Fundó el Partido Revolucionario Cubano, que desde sus Bases le ofreció el alma a los hermanos de Puerto Rico. Y a todo empeño llenó de armas el Amadís, el Lagonda y el Baracoa. Sí, porque rehusó el ofrecimiento del bandolero Manuel García, el llamado “Rey de los campos de Cuba”, cuando brindó 10 000 pesos a la caja revolucionaria. Insiste en que la República ha de nacer limpia desde la raíz. Los tres barcos a vapor partirían por el pequeño puerto de Fernandina, en la Florida, para libertar la Isla. Una delación malogró el plan. El 10 de enero de 1895, lloró.

Supo erguirse, se sacó el puño triunfante de las entrañas y de los amigos obtuvo apoyos incondicionales. A los Pedroso les pidió vender su casita, si fuera preciso: “No me pregunten. Un hombre como yo no habla sin razón este lenguaje”.
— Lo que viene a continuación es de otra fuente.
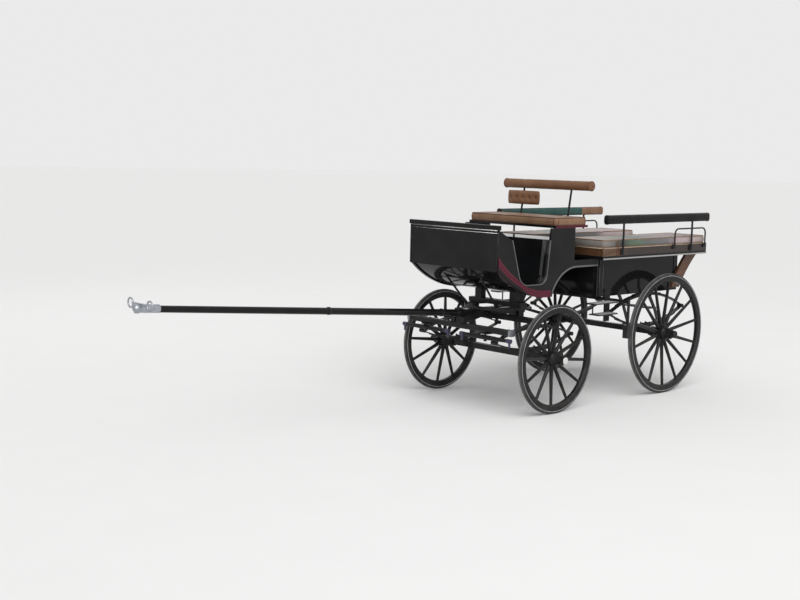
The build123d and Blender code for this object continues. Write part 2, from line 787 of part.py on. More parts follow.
def make_side_step():
    """Left side step: a hanger plate with two treads, linked at the front."""
    hanger_rear = brake_shaft_x + brake_shaft_radius + step_shaft_gap
    in_y = body_half_width
    step = block(hanger_rear, hanger_rear + step_hanger_length, in_y, in_y + step_hanger_thickness,
                 step_lower_z - step_hanger_tail, tub_floor_z + step_hanger_top)
    upper_front, lower_front = front_axle_x - step_upper_clear, front_axle_x - step_lower_clear
    for front, height in ((upper_front, step_upper_z), (lower_front, step_lower_z)):
        tread = block(hanger_rear, front, in_y, in_y + step_width, height, height + step_tread)
        step += fillet(tread.edges().filter_by(Axis.Z).sort_by(Axis.Y)[2:], step_corner)
    link_x, link_y = lower_front - step_link_inset, in_y + step_link_out
    step += rod((link_x, link_y, step_lower_z), (link_x, link_y, step_upper_z), step_link_radius)
    return step - make_tub_side()


def make_undergear():
    """What hangs below the body and stays with it: turntable top, rear axle, brake, steps and stays."""
    x = front_axle_x
    bolster = block(x - bed_length / 2, x + bed_length / 2, -bolster_half, bolster_half,
                    bolster_z, bolster_z + bolster_height)
    for y in (-bolster_block_y, bolster_block_y):
        bolster += block(x - bolster_block_length / 2, x + bolster_block_length / 2, y - bolster_block_half,
                         y + bolster_block_half, bolster_z + bolster_height, footwell_z + footboard_lift + board / 2)
    bolster -= make_footboard()
    bolster += ring(turntable_radius, turntable_width, upper_ring_z, turntable_thickness, x)
    bolster += rod((x, 0, bolster_z), (x, 0, bed_z - kingpin_tail), kingpin_radius)
    stays = None
    low_z = upper_ring_z + stay_radius
    front_top = swept_height(x + front_stay_reach) + footboard_lift + board / 2
    for side in (1, -1):
        stay = rod((x - turntable_radius, side * stay_low_y, low_z),
                   (tub_front_x + board, side * stay_high_y, arch_top - stay_drop), stay_radius)
        stay += rod((x + front_stay_ahead, side * stay_high_y, low_z),
                    (x + front_stay_reach, side * front_stay_y, front_top), stay_radius)
        stays = stay if stays is None else stays + stay
    for solid in (bolster, make_footboard(),
                  block(tub_front_x, tub_front_x + board, -inner_half, inner_half, tub_floor_z, tub_top)):
        stays -= solid
    axle = make_axle(rear_axle_x, rear_wheel_radius)
    spring = make_spring(rear_axle_x, rear_spring_y, rear_axle_top, tub_floor_z - rear_axle_top, rear_spring_half)
    deep, wide, tall = brake_block
    low = rear_wheel_radius + brake_block_lift
    shoe = block(shoe_x, shoe_x + deep, rim_y - wide / 2, rim_y + wide / 2, low, low + tall)
    arm_half = brake_arm_width / 2
    shoe += block(brake_shaft_x - brake_arm / 2, brake_shaft_x + brake_arm / 2, rim_y - arm_half, rim_y + arm_half,
                  low + tall / 2, brake_shaft_z)
    brake = shoe + mirror(shoe, about=Plane.XZ) + rod((brake_shaft_x, -rim_y - arm_half, brake_shaft_z),
                                                      (brake_shaft_x, rim_y + arm_half, brake_shaft_z),
                                                      brake_shaft_radius)
    long, across, below = brake_bracket
    for y in (-brake_bracket_y, brake_bracket_y):
        brake += block(brake_shaft_x - long / 2, brake_shaft_x + long / 2, y - across / 2, y + across / 2,
                       brake_shaft_z - below, tub_floor_z)
    rear_step = None
    rear_step_z = [tub_floor_z - drop for drop in rear_step_drops]
    for height, reach in zip(rear_step_z, rear_step_reach):
        tread = block(tub_rear_x - reach, tub_rear_x - reach + rear_step_depth, -rear_step_half, rear_step_half,
                      height, height + step_tread)
        rear_step = tread if rear_step is None else rear_step + tread
    tread_low, tread_high = [tub_rear_x - reach for reach in rear_step_reach]
    root_z = tub_floor_z - rear_step_iron
    for y in (-rear_step_half, rear_step_half - rear_step_iron):
        rear_step += slab(outline([
            (tub_rear_x + rear_step_root, tub_floor_z), (tub_rear_x + rear_step_root, root_z),
            (tub_rear_x + rear_step_depth / 2, root_z), (tread_high + rear_step_strap, rear_step_z[1] - step_tread),
            (tread_low + rear_step_strap, rear_step_z[0] + step_tread / 2), (tread_low, rear_step_z[0] + step_tread / 2),
            (tread_high, rear_step_z[1] - step_tread), (tub_rear_x, root_z), (tub_rear_x, tub_floor_z)]),
            y, y + rear_step_iron)
    outer = whip_bore_radius + whip_socket_wall
    socket_y = -body_half_width - whip_socket_gap - outer
    socket_x = riser_front_x - whip_socket_set
    low = bench_board_z - whip_socket_drop
    high = low + whip_socket_length
    whip = rod((socket_x, socket_y, low), (socket_x, socket_y, high), outer)
    whip += block(socket_x - whip_bracket_half, socket_x + whip_bracket_half, socket_y, -body_half_width,
                  low + whip_bracket_inset, high - whip_bracket_inset)
    whip -= rod((socket_x, socket_y, low + whip_socket_floor), (socket_x, socket_y, high), whip_bore_radius)
    return {
        "top_bolster": bolster, "body_stays": stays, "rear_axle": axle, "rear_springs": both_sides(spring),
        "side_steps": both_sides(make_side_step()), "brake_gear": brake, "rear_step": rear_step, "whip_socket": whip,
    }


def make_fore_carriage():
    """What turns with the pole: axle, springs, frame, lower ring, splinter bar and swingletrees."""
    x = front_axle_x
    spring = make_spring(x, front_spring_y, front_axle_top, front_spring_height, front_spring_half)
    bed = block(x - bed_length / 2, x + bed_length / 2, -bed_half_width, bed_half_width, bed_z, bed_z + bed_height)
    bed -= rod((x, 0, bed_z), (x, 0, bed_z + bed_height), kingpin_radius + bearing_clearance)
    top, end = lower_ring_z, x + futchell_front
    futchell = slab(outline([
        (x - futchell_rear, futchell_z), (x - futchell_rear, top), (x + futchell_knee, top),
        (splinter_x, splinter_top + futchell_tip_height), (end, splinter_top + futchell_tip_height),
        (end, splinter_top), (splinter_x, splinter_top), (x + futchell_knee, futchell_z),
    ]), futchell_y, futchell_y + futchell_width)
    frame = bed + futchell + mirror(futchell, about=Plane.XZ)
    frame += block(x - futchell_rear, x - futchell_rear + sway_bar, -sway_bar_half, sway_bar_half,
                   lower_ring_z - sway_bar, lower_ring_z)
    ring_inner, ring_outer = turntable_radius - turntable_width / 2, turntable_radius + turntable_width / 2
    stay_start_z = (splinter_z + splinter_top) / 2
    for side in (1, -1):
        near, far = sorted((side * ring_inner, side * ring_outer))
        frame += block(x - ring_block_length / 2, x + ring_block_length / 2, near, far, futchell_z, lower_ring_z)
        frame += rod((x, side * (bed_half_width - splinter_stay_inset), bed_z + bed_height / 2),
                     (splinter_x + futchell_tip / 2, side * (splinter_half - splinter_stay_inset), stay_start_z),
                     splinter_stay_radius)
    frame -= block(splinter_x, end, -splinter_half, splinter_half, splinter_z, splinter_top)
    splinter = block(splinter_x, end, -splinter_half, splinter_half, splinter_z, splinter_top)
    splinter = chamfer(splinter.edges().filter_by(Axis.Y), splinter_chamfer)
    proud = splinter_ferrule_proud
    for near, far in ((splinter_half - splinter_ferrule, splinter_half), (-splinter_half, splinter_ferrule - splinter_half)):
        band = block(splinter_x - proud, end + proud, near, far, splinter_z - proud, splinter_top + proud)
        splinter += chamfer(band.edges().filter_by(Axis.Y), splinter_chamfer)
    splinter += block(splinter_x + splinter_chamfer, x + pole_butt_end, -futchell_y, futchell_y,
                      splinter_top, futchell_z)
    trace_pin_z = swingletree_z - swingletree_end_radius - ferrule_wall - trace_pin_shoulder
    tree_top = splinter_z - pivot_plate
    nut_top = swingletree_z - swingletree_radius - pivot_nut_gap
    for y in (-swingletree_y, swingletree_y):
        splinter += block(splinter_x + splinter_chamfer, pivot_x + pivot_plate_edge, y - pivot_plate_width / 2,
                          y + pivot_plate_width / 2, tree_top, splinter_z)
        splinter += rod((pivot_x, y, tree_top), (pivot_x, y, nut_top - pivot_nut), pivot_pin_radius)
        splinter += rod((pivot_x, y, nut_top - pivot_nut), (pivot_x, y, nut_top), pivot_nut_radius)
    middle = (pivot_x, swingletree_y, swingletree_z)
    tree = None
    for way in (1, -1):
        end_y = swingletree_y + way * (swingletree_half - ferrule_length)
        half = rod(middle, (pivot_x, end_y, swingletree_z), swingletree_radius, swingletree_end_radius)
        half += rod((pivot_x, end_y, swingletree_z), (pivot_x, end_y + way * ferrule_length, swingletree_z),
                    swingletree_end_radius + ferrule_wall)
        pin_y = end_y + way * (ferrule_length - trace_pin_inset)
        half += rod((pivot_x, pin_y, swingletree_z), (pivot_x, pin_y, trace_pin_z), trace_pin_shoulder_radius)
        half += rod((pivot_x, pin_y, trace_pin_z), (pivot_x, pin_y, trace_pin_z - trace_pin_length),
                    trace_pin_radius)
        tree = half if tree is None else tree + half
    tree -= Pos(*middle) * Cylinder(pivot_pin_radius + bearing_clearance, 4 * swingletree_radius)
    butt = block(x + pole_butt_start, x + pole_butt_end, -pole_width / 2, pole_width / 2,
                 futchell_z, lower_ring_z - pole_ring_gap)
    shaft_start = (x + pole_butt_end - pole_splice, 0, pole_rest_z)
    head_x = pole_tip_x - pole_head_nose - pole_head_length
    slope = (pole_tip_height - pole_rest_z) / (pole_tip_x - shaft_start[0])
    head_z = pole_rest_z + slope * (head_x - shaft_start[0])
    pole = butt + rod(shaft_start, (head_x, 0, head_z), pole_root_radius, pole_tip_radius)
    head = make_pole_head(slope)
    return {
        "front_axle": make_axle(x, front_wheel_radius), "front_springs": both_sides(spring),
        "futchells": frame,
        "lower_ring": ring(turntable_radius, turntable_width, lower_ring_z, turntable_thickness, x),
        "splinter_bar": splinter, "swingletree_left": tree, "swingletree_right": mirror(tree, about=Plane.XZ),
        "pole": pole, "pole_head": head,
    }


def make_pole_head(slope):
    """Steel head on the tip of the pole with a cross bar for the two pole-strap rings."""
    radius = pole_tip_radius + pole_head_wall
    back_x = pole_tip_x - pole_head_nose - pole_head_length
    nose_x = pole_tip_x - radius
    centre = (nose_x, 0, pole_tip_height)
    back = (back_x, 0, pole_tip_height - slope * (nose_x - back_x))
    length = (Vector(*centre) - Vector(*back)).length
    shell = make_face([
        Line((0, 0), (radius, 0)), Line((radius, 0), (radius, length)),
        RadiusArc((radius, length), (0, length + radius), -radius), Line((0, length + radius), (0, 0))])
    head = Plane(origin=back, z_dir=Vector(*centre) - Vector(*back)) * revolve(Plane.XZ * shell, Axis.Z)
    bar_x = nose_x - crab_bar_back
    bar_z = pole_tip_height + radius - crab_bar_sink
    head += rod((bar_x, -crab_bar_half, bar_z), (bar_x, crab_bar_half, bar_z), crab_bar_radius)
    for side in (1, -1):
        eye_y = side * (crab_bar_half + crab_ring_radius - crab_bar_sink)
        eye = Plane(origin=(bar_x, eye_y, bar_z), z_dir=(1, 0, 0))
        head += eye * Torus(crab_ring_radius, crab_ring_wire)
    low, high = pole_tip_height - radius - pole_eye_boss, pole_tip_height + radius + pole_eye_boss
    head += rod((nose_x, 0, low), (nose_x, 0, high), pole_eye_boss_radius)
    head -= rod((nose_x, 0, low), (nose_x, 0, high), pole_eye_radius)
    return head


def make_wheels():
    """Four wheels, each with its tyre, set on the axle arms."""
    nodes = {}
    corners = (
        ("front", front_axle_x, front_wheel_radius, front_spokes, front_spoke_phase),
        ("rear", rear_axle_x, rear_wheel_radius, rear_spokes, rear_spoke_phase),
    )
    for end, x, radius, spokes, phase in corners:
        for name, side in (("left", 1), ("right", -1)):
            place = Plane(origin=(x, side * rim_y, radius), x_dir=(1, 0, 0), z_dir=(0, side, 0))
            wheel, tyre = make_wheel(radius, spokes, phase, -side)
            nodes[f"wheel_{end}_{name}"] = place * wheel
            nodes[f"tyre_{end}_{name}"] = place * tyre
    return nodes


os.makedirs("parts", exist_ok=True)
nodes = {**make_body(), **make_door(), **make_seats(), **make_undergear(), **make_fore_carriage(), **make_wheels()}
for name, shape in nodes.items():
    moved = [Pos(shift, 0, 0) * solid for solid in shape.solids()]
    export_step(moved[0] if len(moved) == 1 else Compound(children=moved), f"parts/{name}.step")
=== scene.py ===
import math
import bmesh
import bpy
from mathutils import Matrix, Vector
from mathutils.bvhtree import BVHTree


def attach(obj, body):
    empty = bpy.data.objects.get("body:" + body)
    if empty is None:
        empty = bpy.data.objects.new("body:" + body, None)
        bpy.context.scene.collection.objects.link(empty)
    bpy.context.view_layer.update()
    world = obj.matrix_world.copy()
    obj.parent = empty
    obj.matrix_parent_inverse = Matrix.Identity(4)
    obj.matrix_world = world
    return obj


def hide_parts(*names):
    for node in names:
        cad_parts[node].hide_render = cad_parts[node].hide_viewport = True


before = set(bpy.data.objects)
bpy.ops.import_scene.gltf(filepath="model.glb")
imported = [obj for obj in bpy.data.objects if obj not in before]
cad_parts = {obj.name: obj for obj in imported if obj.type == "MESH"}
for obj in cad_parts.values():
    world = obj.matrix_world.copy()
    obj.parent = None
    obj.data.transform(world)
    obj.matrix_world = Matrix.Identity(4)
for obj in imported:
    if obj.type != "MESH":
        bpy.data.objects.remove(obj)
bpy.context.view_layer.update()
body, foreCarriage = "carriage_body", "fore_carriage"
midX = -1.425  # where the middle of the wheelbase lies along X
bothHands = (1, -1)  # left and right


# Places are in millimetres, along X from the middle of the wheelbase; radii and the stuffed work are in metres
def at(x, y, z):
    return Vector((x / 1000 + midX, y / 1000, z / 1000))


def turns(count):
    return [2 * math.pi * k / count for k in range(count)]


# A value that comes from another node is linked, and any other is set on the socket
def feed(tree, sockets, values):
    for label, value in values.items():
        if isinstance(value, bpy.types.NodeSocket):
            tree.links.new(value, sockets[label])
        else:
            sockets[label].default_value = (*value, 1) if sockets[label].type == "RGBA" else value


def setAll(thing, settings):
    for label, value in settings.items():
        setattr(thing, label, value)


def addNode(tree, kind, values=None, **settings):
    node = tree.nodes.new("ShaderNode" + kind)
    setAll(node, settings)
    feed(tree, node.inputs, values or {})
    return node.outputs


def mathNode(tree, kind, *values, clamp=False):
    return addNode(tree, "Math", dict(enumerate(values)), operation=kind, use_clamp=clamp)[0]


def product(tree, first, second, third):
    return mathNode(tree, "MULTIPLY", mathNode(tree, "MULTIPLY", first, second), third, clamp=True)


def rangeNode(tree, value, low, high, outLow=0.0, outHigh=1.0):
    ends = {"From Min": low, "From Max": high, "To Min": outLow, "To Max": outHigh}
    return addNode(tree, "MapRange", {"Value": value, **ends})[0]


def noiseNode(tree, vector, scale, detail=3.0, rough=0.55):
    return addNode(tree, "TexNoise", {"Vector": vector, "Scale": scale, "Detail": detail, "Roughness": rough})["Fac"]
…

Tras la Fernandina los emigrados se sorprenden. Y es que todo lo hizo en silencio “porque hay cosas que para lograrlas han de andar ocultas”. Ni los mismos jefes cercanos conocían la magnitud de los preparativos. Y en Cuba no es menor la sorpresa, porque con esmero se había cultivado la visión de Martí como loco, poeta y visionario. La guerra arrancó un mes más tarde. Allí le otorgarían los grados de mayor general del Ejército Libertador. De aquello, honrado, escribió: “¡De un abrazo igualaban mi pobre vida a la de sus diez años!”

Mucho le costaba a él andar por el lomerío, con la herida vieja del grillete de las prisiones supurándole, pero iba sin quejarse compartiendo con los guajiros las riquezas de los árboles, las pocetas... Supo cumplir su verso “en los montes, monte soy” y transformó la vida de cuantos conoció, como lo recordó uno de esos niños, entonces, que no lo dejaron morir aquel domingo funesto: “Martí era una bendición. Aquel hombre conversaba con usted y a los cinco minutos se ganaba su cariño”, dijo y recordó que tras aquel 19 de mayo “Mi madre murió en el mismo '95. Ella quedó muy mal. Ella se quedó como loca después de ver la muerte con que mataron a Martí. No se recuperó más. Cayó en un desgano hasta que murió enseguidita”.

A alguien con tal luz los hombres no lo dejamos morir. “Nosotros concurrimos a desaparecer, pero Martí, no. Mientras haya cubanos Martí va a existir”.